Thursday 2 September 2010

Form vs function - why (micro)blog?

A few interesting things I came across last week, pointing in the same direction. Someone complaining about nobody apparently missing his tweets that hadn't come through for quite some time. When nobody notices, why twitter at all?

Then someone else worrying about the nature of his own tweets, compared to the blogposts he used to write. While his former blog read as a diary -an external memory-, the chronology of tweets offered at best a fractured, incomprehensive and utterly useless list of seemingly random quotes (rephrasing and exaggerating a tad here...). Had he been wasting his time microblogging?

And then there's the 'outsourcing of memory through Google' that I wrote about in my last post. I've heard this before. When printing was invented, pessimists predicted that it would be the end of human kind as we knew it. People would become lazy and dumb because they would no longer have the need to remember or recall. Before long, they wouldn't memorise anything anymore and their brains would shrivel.


For a few years, I've used Flickr as an emotional diary. Pictures speak a lot of words, you know... I was into a few hobbies that were easy to catch in images and evoked reactions from likeminded people.

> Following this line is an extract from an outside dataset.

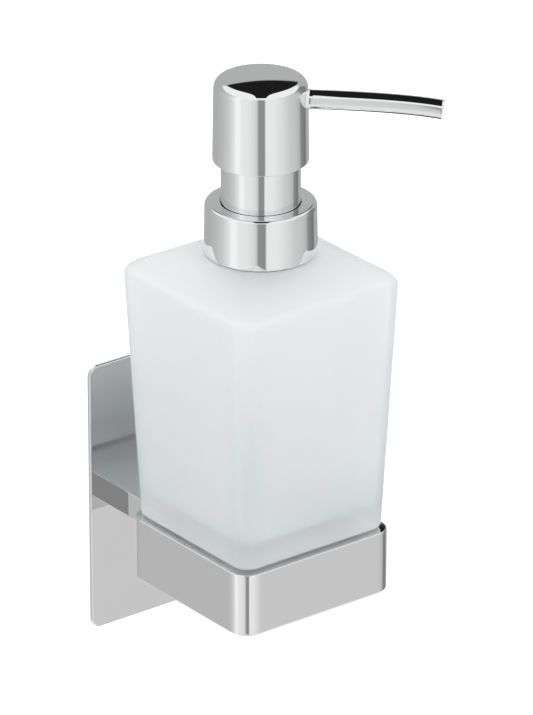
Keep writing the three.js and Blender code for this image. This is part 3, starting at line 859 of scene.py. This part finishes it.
class DISPENSER_OT_pump(Operator):
    """Makes the pump body: housing, gasket, chaplet, dip tube, return spring and inlet ball"""

    bl_idname = "dispenser.pump"
    bl_label = "Pump body"

    def execute(self, context):
        sizes = context.scene.dispenser.pump
        bore, outer, wall = sizes.bore, sizes.bore + 1 * MM, 1 * MM
        room = SEAM + sizes.tube_radius
        floor, rest = SPRING.bottom - SEAM, BALL.size.z / 2
        pocket = floor - 0.8 * MM
        seat = pocket - 2 * rest - 1.2 * MM - 2 * SEAM
        housing = turned([
            (room, HOUSING.bottom), (room + wall, HOUSING.bottom, SOFT), (room + wall, seat + wall, 1 * MM),
            (outer, floor, 0.6 * MM), (outer, HOUSING.top - 1.2 * MM, EASED),
            (HOUSING.radius, HOUSING.top - 1.2 * MM, FINE), (HOUSING.radius, HOUSING.top, FINE),
            (bore, HOUSING.top, SOFT), (bore, floor, EASED), (rest - 0.4 * MM, floor),
            (rest - 0.4 * MM, pocket), (rest + 0.4 * MM, pocket), (rest + 0.4 * MM, seat),
            (1.4 * MM, seat - 0.8 * MM), (1.4 * MM, seat - 1.8 * MM), (room, seat - 1.8 * MM),
        ])
        add_piece("pump_barrel", "pump_housing", housing)

        opening = context.scene.dispenser.bottle.neck_bore
        add_piece("gasket_washer", "neck_gasket", plain_ring(opening, GASKET.radius, GASKET))

        bore, plug, step = sizes.stem_radius + SEAM, sizes.bore - SEAM, HOUSING.top + SEAM
        ring = turned([
            (bore, CHAPLET.bottom, FINE), (plug, CHAPLET.bottom, SOFT), (plug, step),
            (CHAPLET.radius, step, FINE), (CHAPLET.radius, CHAPLET.top, ROUND),
            (bore, CHAPLET.top, EASED),
        ])
        add_piece("chaplet_ring", "chaplet", ring)

        tube = plain_ring(sizes.tube_radius - 0.6 * MM, sizes.tube_radius, DIP)
        add_piece("suction_tube", "dip_tube", tube)

        wire = sizes.wire / 2
        coil = coiled(
            SPRING.radius - wire, wire, SPRING.bottom + wire, SPRING.size.z - 2 * wire, sizes.spring_turns
        )
        spring = add_piece("coil_spring", "return_spring", coil)
        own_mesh(spring)

        ball = bmesh.new()
        bmesh.ops.create_uvsphere(ball, u_segments=40, v_segments=24, radius=BALL.size.z / 2)
        add_piece("valve_ball", "inlet_ball", ball, Matrix.Translation(BALL.middle))
        return {"FINISHED"}


class DISPENSER_OT_plunger(Operator):
    """Makes the plunger: the stem, its tip and the piston"""

    bl_idname = "dispenser.plunger"
    bl_label = "Plunger"

    def execute(self, context):
        sizes = context.scene.dispenser.pump
        bore, outer, stop = sizes.stem_bore, sizes.stem_radius, CHAPLET.bottom - SEAM
        stem = turned([
            (bore, STEM.bottom), (outer, STEM.bottom, SOFT), (outer, stop - 0.5 * MM),
            (STEM.radius, stop - 0.5 * MM), (STEM.radius, stop), (outer, stop), (outer, STEM.top, SOFT),
            (bore, STEM.top, FINE),
        ])
        add_piece("hollow_stem", "stem", stem)

        peg, neck, step = bore - SEAM, outer - SEAM, TIP.bottom + 1.2 * MM
        tip = turned([
            (0, TIP.bottom), (TIP.radius, TIP.bottom, FINE), (TIP.radius, step, FINE), (neck, step),
            (neck, STEM.bottom - SEAM, FINE), (peg, STEM.bottom - SEAM), (peg, TIP.top, EASED),
            (0, TIP.top),
        ], closed=False)
        add_piece("tip_plug", "stem_tip", tip)

        bore, lip = sizes.stem_radius + SEAM, sizes.bore - SEAM
        waist, low, high = lip - 0.9 * MM, PISTON.bottom, PISTON.top
        piston = turned([
            (bore, low), (lip, low, CRISP), (lip, low + 0.8 * MM, FINE), (waist, low + 1.6 * MM, EASED),
            (waist, high - 1.6 * MM, EASED), (lip, high - 0.8 * MM, FINE), (lip, high, CRISP),
            (bore, high),
        ])
        add_piece("lip_piston", "piston", piston)
        return {"FINISHED"}


# ---------------- head and spout


def spout_axis(sizes):
    """The spout's centreline from root to open end, as a function of a share from 0 to 1."""
    height = HEAD.top - sizes.spout_below
    root = Vector((sizes.spout_root, 0, height))
    bend = Vector((sizes.spout_bend, 0, height - sizes.bend_drop))
    end = Vector((sizes.spout_reach, 0, height - sizes.spout_drop))

    def at(share):
        return root.lerp(bend, share).lerp(bend.lerp(end, share), share)

    return at


def ring_at(axis, share, radius):
    """A ring about the spout's centreline."""
    ahead = axis(min(1, share) + 0.001) - axis(min(1, share) - 0.001)
    return facing(axis(share), ahead, Vector((0, 1, 0))), radius


class DISPENSER_OT_head(Operator):
    """Makes the head that is pressed, with its core, and the spout with its liner"""

    bl_idname = "dispenser.head"
    bl_label = "Head and spout"

    def execute(self, context):
        sizes, pump = context.scene.dispenser.head, context.scene.dispenser.pump
        wall, rim = pump.shell_wall, HEAD.top - sizes.crown
        dome = [
            (radius * MM, HEAD.top - sizes.crown * (radius * MM / sizes.top_radius) ** 2)
            for radius in range(0, 11, 2)
        ]
        shell = turned(
            dome
            + [
                (sizes.top_radius, rim, sizes.rounding),
                (sizes.bottom_radius, HEAD.bottom, 0.35 * MM),
                (sizes.bottom_radius - wall, HEAD.bottom, FINE),
                (sizes.top_radius - wall, rim - wall, sizes.rounding - wall),
                (0, HEAD.top - wall),
            ],
            closed=False,
        )
        add_piece("chrome_head", "head_shell", shell)

        bore, floor = pump.stem_radius + SEAM, STEM.top - 2.2 * MM
        socket = bore + 1.6 * MM
        core = turned([
            (0, STEM.top + SEAM), (bore, STEM.top + SEAM), (bore, CORE.bottom, FINE),
            (socket, CORE.bottom, SOFT), (socket, floor, 0.6 * MM), (CORE.radius, floor, EASED),
            (CORE.radius, CORE.top, 0.6 * MM), (0, CORE.top),
        ], closed=False)
        add_piece("head_insert", "head_core", core)

        turn = ON_AXIS @ Matrix.Rotation(sizes.spout_turned, 4, "Z")
        axis = spout_axis(sizes)
        self.make_spout(sizes, axis, turn)
        self.make_liner(sizes, axis, turn)
        return {"FINISHED"}

    def make_spout(self, sizes, axis, turn):
        outer, wall, flare = sizes.spout_radius, sizes.spout_wall, sizes.spout_flare
        face = sizes.top_radius - 0.2 * MM
        steps, lip = 64, 0.12 * MM
        rings = []
        for step in range(steps):
            share = (step / steps) ** 1.3
            clear = min(1, max(0, (axis(share).x - face) / (2 * flare)))
            swell = flare * (1 - (1 - (1 - clear) ** 2) ** 0.5)
            rings.append(ring_at(axis, share, outer + (swell if clear else flare)))
        rings += [
            ring_at(axis, 1 - 0.003, outer), ring_at(axis, 1 - 0.0008, outer - 0.3 * lip),
            ring_at(axis, 1, outer - lip), ring_at(axis, 1, outer - wall + lip),
            ring_at(axis, 1 - 0.002, outer - wall),
        ]
        rings += [ring_at(axis, 1 - (step + 1) / 24, outer - wall) for step in range(24)]
        add_piece("spout_pipe", "spout_tube", swept(rings, 56, closed=True), turn)

    def make_liner(self, sizes, axis, turn):
        outer = sizes.spout_radius - sizes.spout_wall - SEAM
        inner, last = outer - 0.8 * MM, 0.985
        shares = [last * step / 24 for step in range(25)]
        straight = axis(0) - Vector((2.5 * MM, 0, 0))
        start = facing(straight, Vector((1, 0, 0)), Vector((0, 1, 0)))
        rings = [(start, outer)] + [ring_at(axis, share, outer) for share in shares]
        rings += [ring_at(axis, share, inner) for share in reversed(shares)] + [(start, inner)]
        add_piece("liner_pipe", "spout_liner", swept(rings, 40, closed=True), turn)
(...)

We felt connected through these images, captions, tags, comments & faves.

Then I started using blogging alongside to Flickr, because some work-related stuff was more suitable for posts. Again, there was a community of people that shared information and opinions through comments, blogrolls & trackbacks.

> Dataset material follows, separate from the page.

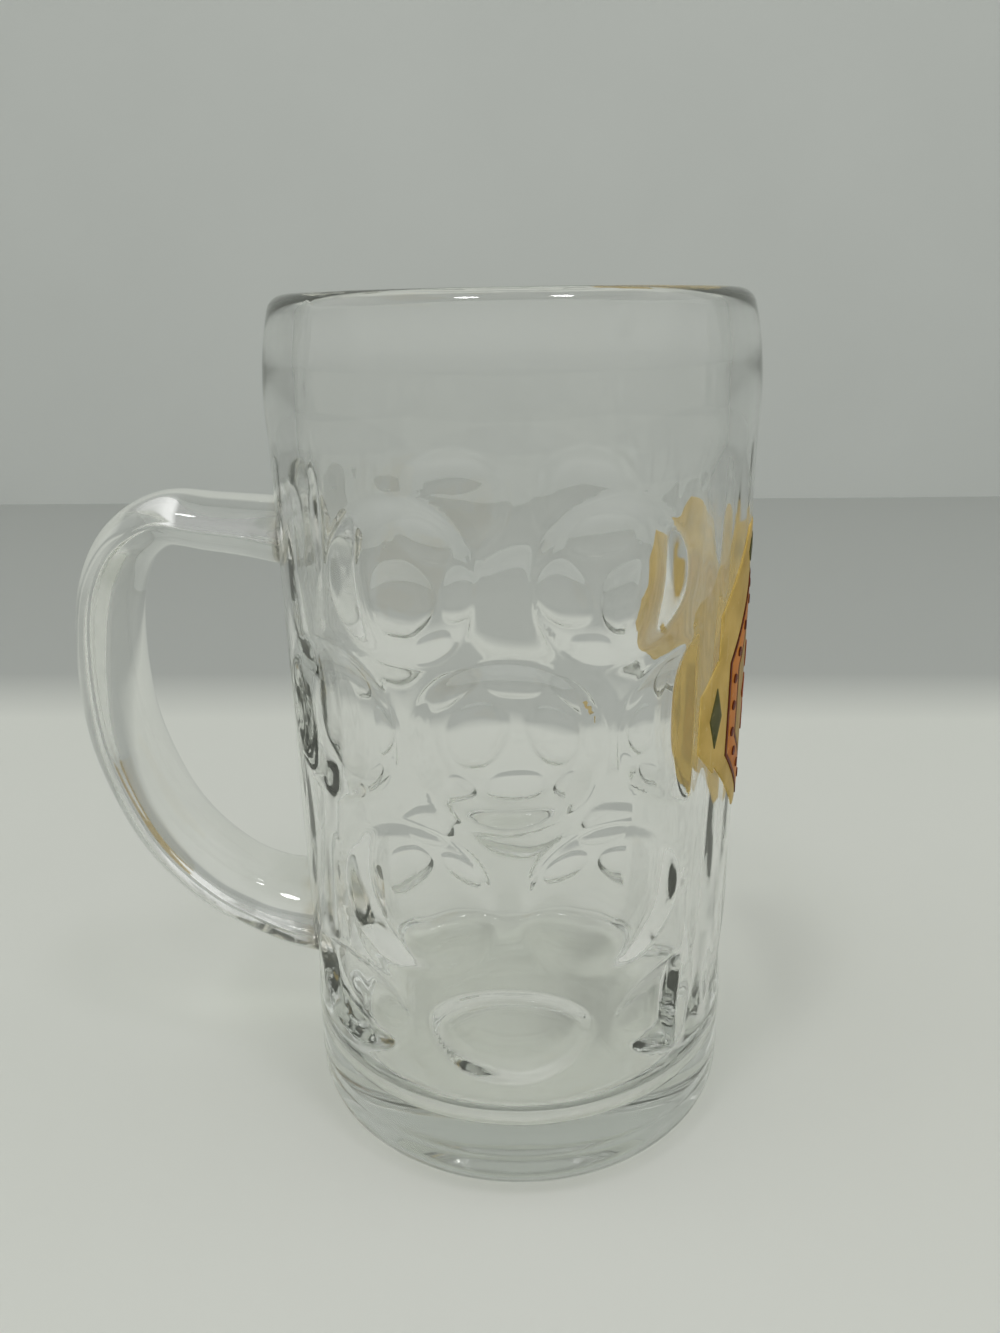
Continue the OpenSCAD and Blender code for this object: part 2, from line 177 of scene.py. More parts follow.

I've stopped blogging the way I did when I started checking and doublechecking whether somebody else had already blogged about this new thing. Twitter has neatly filled this space. Anything new is on there within a minute of publication elsewhere in the world. It's kind of an express RSS-feed, a digital marquee. And I don't feel the need to be the first to announce the news anymore so I'm more a consumer than a producer on Twitter :). Moreover, tweets are disposable. If I want to keep a link someone tweeted, I keep it somewhere else - not by retweeting it. I never look back.

Like everybody else, I started using Facebook as well. Now here I am a true prosumer. Facebook has gradually become the emotional diary of choice for me, with things like Flickr, YouTube, blogposts, events & links coming together. And here I DO look back, my notes, links and embedded clips neatly stored chronologically. Everybody has their own 'blog' on Facebook and the 'home' setting acts like an RSS-reader of sorts.

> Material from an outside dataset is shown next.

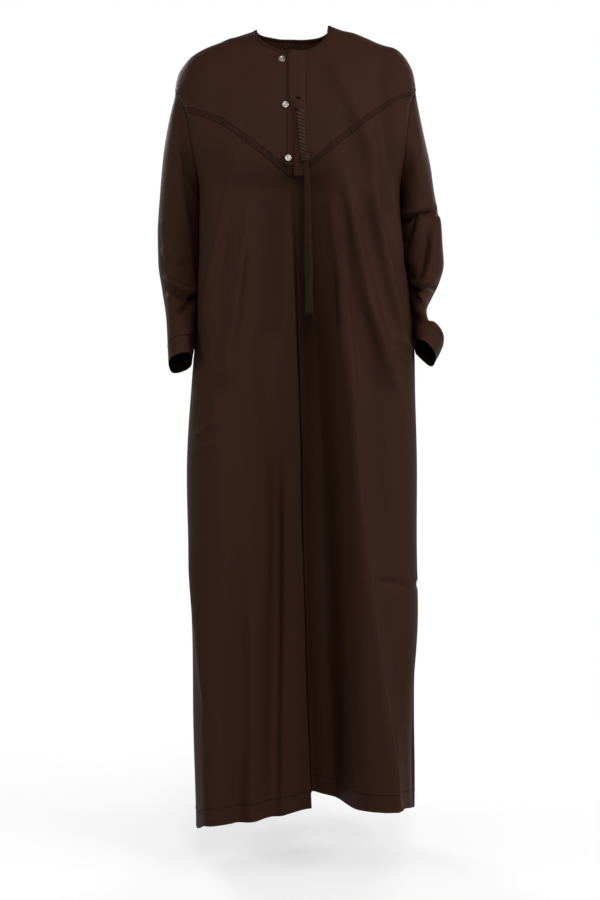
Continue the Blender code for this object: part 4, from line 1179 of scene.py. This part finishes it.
def pocket_grid(side):
    """Points of a soft bag whose mouth lines the slit in the side seam and whose closed end
    lies inside."""
    turn = full_turn(POCKET_ROUND)
    up = squared(np.cos(turn), POCKET_SQUARE)
    over = squared(np.sin(turn), POCKET_SQUARE)
    mouth_z = POCKET_HEIGHT + (POCKET_SLIT_HALF - POCKET_SLIT_INSET) * np.cos(turn)
    mouth_x = outline_at(side, mouth_z) - side * (WALL + POCKET_GAP)
    mouth_y = SIDE_Y + np.sin(turn) * POCKET_MOUTH_SHARE * pocket_gape(mouth_z)
    loops = [np.stack([mouth_x, mouth_y, mouth_z], axis=1)]
    edge = float(outline_at(side, POCKET_HEIGHT))
    for ring in POCKET_BAG:
        centre = np.array([edge - side * ring.inward, ring.y, POCKET_HEIGHT + ring.z])
        tall = np.outer(up, [0.0, 0.0, ring.half_height])
        thick = np.outer(over, [-side * ring.half_thickness * POCKET_LEAN, ring.half_thickness, 0.0])
        loops.append(centre + tall + thick)
    end = loops[-1].mean(axis=0)
    loops.append(end + (loops[-1] - end) * POCKET_END_SIZE)
    grid = smooth_levels(loops, POCKET_LEVELS)
    return push_out(grid, uneven(grid[:, :, 1] * POCKET_UNEVEN, grid[:, :, 2]))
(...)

I don't really care if I miss anything. Important issues will inevitably come to me sooner or later. My contacts are my filter on the world. Their interests and daily doings are reflected on my screen. We are connected in many ways. Even with the ones I know IRL, there's an extra connectiveness.

And then I felt the urge to start blogging again. I needed my own emotional diary again. If I don't blog for a week, nobody will notice and that doesn't bother me. I'm still visible elsewhere. This is MY space.